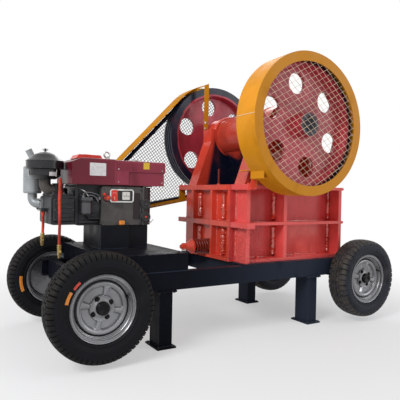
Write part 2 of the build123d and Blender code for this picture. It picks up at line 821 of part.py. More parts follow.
def belt_guard_strap():
    """The upright strap from the far bearing upright, and its arm under the end of the band."""
    left = upright_front + upright_lean
    strap_x = (left, left + strap_width)
    inner = belt_guard_big - belt_guard_sheet
    strap = span(strap_x, (upright_outside - strap_thick, upright_outside), (upright_top, 1800))
    arm = span(strap_x, (upright_outside - strap_thick, belt_guard_near + 40), (1500, 1800))
    arm -= round_y(shaft_x, shaft_z, inner - strap_thick, upright_inside, belt_guard_far)
    return (strap + arm) & round_y(shaft_x, shaft_z, inner + 1, upright_inside, belt_guard_far)


def lower_run(x, big, small):
    """The height of a loop's lower straight run at a given x."""
    run_x = shaft_x - pulley_x
    run_z = shaft_z - pulley_z
    slope = atan2(run_z, run_x) - asin((big - small) / hypot(run_x, run_z))
    return pulley_z - small * cos(slope) + (x - pulley_x - small * sin(slope)) * tan(slope)


def belt_guard_bracket():
    """The angle bracket between the crusher's far ear and the lower sheet of the belt guard."""
    left = crusher_front + 5
    right = crusher_front + ear_depth - 4
    big = belt_guard_big - belt_guard_sheet
    small = belt_guard_small - belt_guard_sheet
    low_left = lower_run(left, big, small)
    low_right = lower_run(right, big, small)
    foot = [(left, low_left - 1), (right, low_right - 1), (right, low_right + 6), (left, low_left + 6)]
    leg = [(left, low_left), (right, low_right), (right, crusher_top), (left, crusher_top)]
    return plate_y(foot, ear_reach, belt_guard_near + 60) + plate_y(leg, ear_reach, ear_reach + 6)


def crankcase():
    """The engine's block, with the crank room, on its stand."""
    outline = [(block_left, stand_top), (column_right - 10, stand_top),
               (column_right - 10, block_top), (block_left, block_top)]
    body = plate_y(outline, block_near, engine_far)
    body = fillet(body.edges().filter_by(Axis.Y), 14)
    return body


def gear_cover():
    """The flat gear case on the near side with a half-round column at its end."""
    low = stand_top + 2
    high = block_top - 5
    body = span((cover_left, cover_right), (engine_near, block_near), (low, high))
    body = fillet(body.edges().filter_by(Axis.Y), 12)
    column_radius = (column_right - cover_right) / 2
    column = round_z(cover_right + column_radius, engine_near + 20, column_radius, low, high)
    column += span((cover_right, column_right), (engine_near + 20, block_near), (low, high))
    body += column - span((cover_left, column_right + 1), (block_near, 0), (low - 1, high + 1))
    for height in (714, 793):
        body += round_y(cover_right + column_radius - 8, height, 30, engine_near - 16, engine_near + 10)
    return body + speed_knob()


def control_panel():
    """The framed plate with the speed scale and its knob."""
    body = span((200, 350), (engine_near - 6, engine_near), (803, 880))
    body -= span((208, 342), (engine_near - 7, engine_near - 3), (811, 872))
    body += span((214, 248), (engine_near - 9, engine_near - 3), (808, 876))
    body += span((280, 322), (engine_near - 9, engine_near - 3), (820, 866))
    return body


def speed_knob():
    """The round knob of the speed lever beside the panel."""
    return round_y(182, 828, 16, engine_near - 30, engine_near + 1)


def cylinder_head():
    """The cylinder head at the front of the block, with its inlet block and cable lugs."""
    body = span((head_left, block_left), (block_near, engine_far), (stand_top + 5, head_top))
    body = fillet(body.edges().filter_by(Axis.Y), 16)
    body += span((inlet_x, inlet_x + 50), (cleaner_y - 36, cleaner_y + 36),
                 (head_top - 1, elbow_z + elbow_radius + 6))
    start = long_cable[0]
    body += round_z(start[0], start[1], lug_radius, head_top - 1, start[2])
    start = short_cable[0]
    body += span((start[0] - 14, head_left + 1), (start[1] - 14, start[1] + 14), (start[2], start[2] + 20))
    return body


def hood():
    """The fuel tank and water hopper under one hood, with a stepped back half."""
    near = engine_near - 12
    far = engine_far + 5
    front = span((hood_left, hood_step), (near, far), (hood_bottom, hood_top))
    ridge = front.edges().filter_by(Axis.Y).sort_by(Axis.X)[:2]
    front = chamfer(ridge.sort_by(Axis.Z)[-1:], 26, 60)
    front = fillet(front.edges().filter_by(Axis.X).sort_by(Axis.Z)[-2:], 18)
    back_low = span((hood_step, hood_right - 6), (near + 6, far - 6), (hood_bottom, hood_top - 70))
    back_top = span((hood_step, hood_right), (near + 1, far - 1), (hood_top - 70, hood_top - 4))
    back_top = fillet(back_top.edges().filter_by(Axis.X).sort_by(Axis.Z)[-2:], 18)
    body = front + back_low + back_top
    body += span((20, hood_right - 60), (block_near + 10, engine_far - 10), (block_top, hood_bottom))
    return body + lifting_eye()


def hood_lid():
    """The shallow red lid on the hood."""
    low = hood_top
    base = [(20, low), (185, low), (168, low + 24), (38, low + 24)]
    return plate_y(base, 20, 150)


def lifting_eye():
    """The eye bolt on top of the hood."""
    ring = Pos(222, 60, hood_top + 34) * Rot(90, 0, 0) * Torus(17, 5)
    return ring + round_z(222, 60, 8, hood_top - 5, hood_top + 20)


def sight_gauge():
    """The fuel sight tube at the back end of the hood."""
    x = hood_right + 12
    body = round_z(x, 0, 8, hood_bottom + 8, hood_top - 18)
    for height, start in ((hood_bottom + 12, hood_right - 6), (hood_top - 34, hood_right)):
        body += span((start, x), (-9, 9), (height, height + 12))
    return body


def air_cleaner():
    """The oil-bath air cleaner: bowl, wide band and dome with a wing nut."""
    wide = cleaner_radius
    low = cleaner_bottom
    profile = [(0, low), (60, low), (wide - 18, low + 20), (wide - 18, low + 54), (wide, low + 60),
               (wide, low + 106), (wide - 22, low + 122), (wide - 46, low + 142), (30, low + 154),
               (6, low + 156), (6, low + 178), (0, low + 178)]
    outline = Polyline(*[(r, 0, z) for r, z in profile], close=True)
    body = revolve(make_face(outline), axis=Axis.Z, revolution_arc=360)
    return Pos(cleaner_x, cleaner_y, 0) * body


def intake_elbow():
    """The cast elbow from the air cleaner down to the head's inlet block."""
    start = (cleaner_x, cleaner_y, cleaner_bottom)
    path = FilletPolyline(start, (cleaner_x, cleaner_y, elbow_z), (inlet_x, cleaner_y, elbow_z), radius=40)
    return sweep(Plane(origin=start, z_dir=(0, 0, -1)) * Circle(elbow_radius), path=path)


def muffler():
    """The exhaust: a flanged bend from the head, a round can and a slanted tail pipe."""
    can = fillet(round_z(muffler_x, muffler_y, muffler_radius, 846, 1010).edges(), 10)
    low = (muffler_x, muffler_y, 848)
    corner = (muffler_x, muffler_y, 786)
    end = (head_left + 4, muffler_y - 47, 786)
    pipe = sweep(Plane(origin=low, z_dir=(0, 0, -1)) * Circle(28),
                 path=FilletPolyline(low, corner, end, radius=38))
    flange_y = muffler_y - 43
    flange = span((head_left - 12, head_left), (flange_y - 44, flange_y + 44), (742, 816))
    tail = Pos(muffler_x + 31, muffler_y, 1000) * Rot(0, -28, 0) * Cylinder(
        20, 125, align=(Align.CENTER, Align.CENTER, Align.MIN))
    body = can + pipe + flange + tail
    return body - span((head_left, 0), (100, 400), (600, head_top + 4))


def cable(points):
    """A battery cable: straight runs joined by arcs as wide as the runs allow."""
    radii = []
    for before, here, after in zip(points, points[1:], points[2:]):
        first = Vector(*here) - Vector(*before)
        second = Vector(*after) - Vector(*here)
        half_turn = radians(first.get_angle(second)) / 2
        radii.append(0.45 * min(first.length, second.length) / tan(half_turn))
    path = FilletPolyline(*points, radius=radii)
    body = sweep(Plane(origin=path @ 0, z_dir=path % 0) * Circle(cable_radius), path=path)
    expected = pi * cable_radius ** 2 * path.length
    print("cable radii", [round(radius) for radius in radii], "volume", round(body.volume / expected, 4))
    return body


def cable_clip(points):
    """The clamp at a cable's loose end: a ferrule and an open ring."""
    end = Vector(*points[-1])
    down = (end - Vector(*points[-2])).normalized()
    ferrule = Plane(origin=end, z_dir=down) * Cylinder(
        lug_radius, lug_length, align=(Align.CENTER, Align.CENTER, Align.MIN))
    ring = end + down * (lug_length + 14)
    outer = round_x(ring.Y, ring.Z, 19, ring.X - 7, ring.X + 7)
    inner = round_x(ring.Y, ring.Z, 10, ring.X - 8, ring.X + 8)
    slot = span((ring.X - 8, ring.X + 8), (ring.Y - 3, ring.Y + 3), (ring.Z - 20, ring.Z))
    return ferrule + outer - inner - slot


def oil_filter():
    """The round filter hung beside the gear case."""
    body = round_z(62, block_near - 36, 32, 730, 812)
    body = fillet(body.edges(), 8)
    body += span((30, 94), (block_near - 50, block_near), (812, 830))
    return body


def add(name, shape):
    """Keeps a piece, or several loose solids of one piece, under its name."""
    if isinstance(shape, list):
        shape = Compound(children=[Part(solid.wrapped) for solid in shape])
    pieces[name] = shape


def build_frame():
    """The rails, legs, axles and wheels."""
    sides = {"near": -1, "far": 1}
    for label, side in sides.items():
        add("side_rail_" + label, side_rail(side))
    add("legs", [leg(place, side) for place in leg_places for side in (-1, 1)])
    add("cross_members", [cross_member(place) for place in cross_places])
    for end, place, radius, width in (("front", 0.0, front_tyre_radius, front_tyre_width),
                                      ("rear", wheelbase, rear_tyre_radius, rear_tyre_width)):
        add("axle_" + end, axle(place))
        for label, side in sides.items():
            add("rim_" + end + "_" + label, rim(place, side))
            add("tyre_" + end + "_" + label, tyre(place, side, radius, width))


def build_crusher():
    """The crusher box, its jaws and its moving shaft."""
    for label, side in (("near", -1), ("far", 1)):
        add("side_frame_" + label, side_frame(side))
    add("uprights", [upright(side) for side in (-1, 1)])
    add("bearings", [bearing(side) for side in (-1, 1)])
    add("toggle_end_wall", toggle_end_wall())
    add("fixed_jaw_wall", fixed_jaw_wall())
    add("fixed_jaw_plate", fixed_jaw_plate())
    add("cheek_plates", cheek_plates())
    add("swing_jaw", swing_jaw())
    add("swing_jaw_plate", swing_jaw_plate())
    add("toggle_seat", toggle_seat())
    add("toggle_plate", toggle_plate())
    add("tension_rod", tension_rod())
    add("tension_spring", tension_spring())
    add("eccentric_shaft", eccentric_shaft())
    add("flywheel", big_wheel(-1, flywheel_radius, flywheel_rim_inner, flywheel_width))
    add("belt_sheave", sheave())


def build_guards():
    """The two guards and the belts."""
    add("flywheel_guard", flywheel_guard())
    add("flywheel_guard_mesh", flywheel_mesh())
    add("belt_guard_band", belt_guard_band())
    add("belt_guard_mesh", belt_guard_mesh())
    add("drive_belts", drive_belts())


def build_engine():
    """The diesel engine on its bed and stand."""
    add("engine_bed", engine_bed())
    add("engine_stand", engine_stand())
    add("crankcase", crankcase())
    add("gear_cover", gear_cover())
    add("control_panel", control_panel())
    add("cylinder_head", cylinder_head())
    add("hood", hood())
    add("hood_lid", hood_lid())
    add("sight_gauge", sight_gauge())
    add("air_cleaner", air_cleaner())
    add("intake_elbow", intake_elbow())
    add("muffler", muffler())
    add("oil_filter", oil_filter())
    for label, points in (("long", long_cable), ("short", short_cable)):
        add("battery_cable_" + label, cable(points))
    add("cable_clips", [cable_clip(points) for points in (long_cable, short_cable)])
    add("engine_wheel", engine_wheel())
    add("engine_pulley", engine_pulley())


def whole_middle():
    """The middle of the whole machine in x and y."""
    boxes = [shape.bounding_box() for shape in pieces.values()]
    low_x = min(box.min.X for box in boxes)
    high_x = max(box.max.X for box in boxes)
    low_y = min(box.min.Y for box in boxes)
    high_y = max(box.max.Y for box in boxes)
    return (low_x + high_x) / 2, (low_y + high_y) / 2


build_frame()
build_crusher()
build_guards()
build_engine()
middle_x, middle_y = whole_middle()
print("shift", round(middle_x, 3), round(middle_y, 3))
for name, shape in pieces.items():
    pieces[name] = Pos(-middle_x, -middle_y, 0) * shape
    export_step(pieces[name], "parts/" + name + ".step")
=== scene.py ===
"""Looks of the mobile jaw crusher: paint, cast iron, rubber, wire mesh, welds, bolts and cables.

Places are given in millimetres: x from the front axle, y from the middle of the frame, z from the
floor. +X points from the engine to the crusher, -Y is the side of the round flywheel guard.
"""
import itertools
import math
import random
from typing import NamedTuple

import bmesh
import bpy
from bpy.props import FloatProperty, FloatVectorProperty, IntProperty, PointerProperty
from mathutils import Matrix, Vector


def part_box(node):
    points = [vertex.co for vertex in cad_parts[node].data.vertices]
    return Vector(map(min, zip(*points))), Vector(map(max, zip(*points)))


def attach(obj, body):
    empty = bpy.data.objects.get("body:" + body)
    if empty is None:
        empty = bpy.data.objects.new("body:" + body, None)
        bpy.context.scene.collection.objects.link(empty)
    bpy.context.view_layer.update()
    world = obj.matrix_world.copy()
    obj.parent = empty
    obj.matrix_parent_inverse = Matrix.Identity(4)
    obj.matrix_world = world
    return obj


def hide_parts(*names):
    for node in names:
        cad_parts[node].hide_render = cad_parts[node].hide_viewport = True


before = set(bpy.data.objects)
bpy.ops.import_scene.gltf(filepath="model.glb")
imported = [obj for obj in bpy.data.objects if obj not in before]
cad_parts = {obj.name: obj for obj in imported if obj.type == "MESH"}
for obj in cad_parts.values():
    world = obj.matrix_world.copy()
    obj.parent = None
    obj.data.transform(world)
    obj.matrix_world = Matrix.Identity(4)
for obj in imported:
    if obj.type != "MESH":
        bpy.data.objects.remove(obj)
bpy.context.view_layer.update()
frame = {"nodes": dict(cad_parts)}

bl_info = {
    "name": "Mobile jaw crusher",
    "version": (1, 0, 0),
    "blender": (4, 5, 0),
    "location": "View3D > Sidebar > Crusher",
    "description": "Dresses the crusher's frame with paint, tyres, mesh, welds, bolts and cables",
    "category": "Add Mesh",
}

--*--

#### [Required task]
The line containing "middle_x, middle_y = whole_middle()" opens the part, and the line containing "cad_parts[node].hide_render = cad_parts[node].hide_viewport" closes it. Output that part exactly, with both, and only that.

#### [The response]
middle_x, middle_y = whole_middle()
print("shift", round(middle_x, 3), round(middle_y, 3))
for name, shape in pieces.items():
    pieces[name] = Pos(-middle_x, -middle_y, 0) * shape
    export_step(pieces[name], "parts/" + name + ".step")
=== scene.py ===
"""Looks of the mobile jaw crusher: paint, cast iron, rubber, wire mesh, welds, bolts and cables.

Places are given in millimetres: x from the front axle, y from the middle of the frame, z from the
floor. +X points from the engine to the crusher, -Y is the side of the round flywheel guard.
"""
import itertools
import math
import random
from typing import NamedTuple

import bmesh
import bpy
from bpy.props import FloatProperty, FloatVectorProperty, IntProperty, PointerProperty
from mathutils import Matrix, Vector


def part_box(node):
    points = [vertex.co for vertex in cad_parts[node].data.vertices]
    return Vector(map(min, zip(*points))), Vector(map(max, zip(*points)))


def attach(obj, body):
    empty = bpy.data.objects.get("body:" + body)
    if empty is None:
        empty = bpy.data.objects.new("body:" + body, None)
        bpy.context.scene.collection.objects.link(empty)
    bpy.context.view_layer.update()
    world = obj.matrix_world.copy()
    obj.parent = empty
    obj.matrix_parent_inverse = Matrix.Identity(4)
    obj.matrix_world = world
    return obj


def hide_parts(*names):
    for node in names:
        cad_parts[node].hide_render = cad_parts[node].hide_viewport = True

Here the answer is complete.